Does the ACC use drones?
No. The ACC does not nor has ever owned a drone or used a drone in its duties.
Why were the Dixie Springs ACC Corporation by-laws changed?
The ACC’s Bylaws were originally adopted in 2016. They were written to make each lot owner in Dixie Springs subject to the Bylaws, and they treated lot owners as the membership of the ACC (though not as members of the ACC’s Board of Directors). However, in order to be a member of a nonprofit corporation, and therefore governed by its bylaws, you must give your consent. No one in Dixie Springs consented to be part of the membership of the ACC in 2016.
Consequently, the 2016 Bylaws needed to be modified to reflect that the ACC has no membership. The Board
adopted new, amended Bylaws, which it was allowed to do under the 2016 Bylaws. The new Bylaws haven’t changed the
fact that lot owners will vote for members of the Board, but the timing of the voting process is different.
The ACC cannot afford to have elections every two years, and no Board should be completely replaced at every election.
Therefore, elections will be held every three years and no more than half the Board will be replaced at each election.
You can see the updated bylaws at this link:
Did the Declarant need to provide a document when he relinquished control of Dixie Springs?

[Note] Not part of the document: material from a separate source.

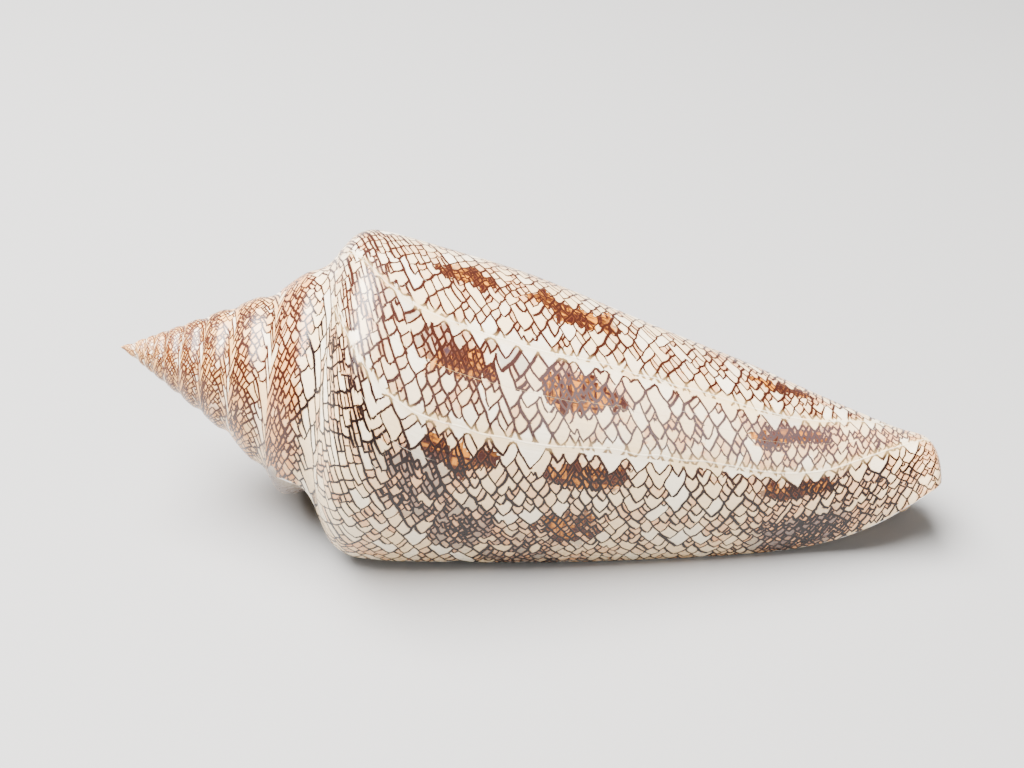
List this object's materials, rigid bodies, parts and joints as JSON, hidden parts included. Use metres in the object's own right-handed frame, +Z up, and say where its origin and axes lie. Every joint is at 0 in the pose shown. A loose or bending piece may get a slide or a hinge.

Under the CC&Rs (in particular, the amendment recorded in May 2010), the Declarant had the right to “appoint members to the architectural control committee.” But once the Declarant sold 90% of the lots in Dixie Springs, it lost the right. At that point, the CC&Rs automatically gave the Owners the right to “elect and appoint members of the Architectural Control Committee.” Consequently, there was never any need for the Declarant to transfer its right to choose the ACC because it lost that right and the CC&Rs transferred the right to the Owners. So naturally there would be no document recorded with the county recorder transferring the right. There was no need for it. While it is true that the CC&Rs do not explicitly refer to the DSACC, Inc., the CC&Rs do not prevent the members of the ACC from forming DSACC, Inc., or conducting ACC business as the DSACC, Inc. For the same reasons, there was never any reason for the Declarant and the DSACC, Inc., to merge into one entity (assuming that was legally possible when the Declarant was a for-profit corporation and the DSACC, Inc., is a nonprofit corporation).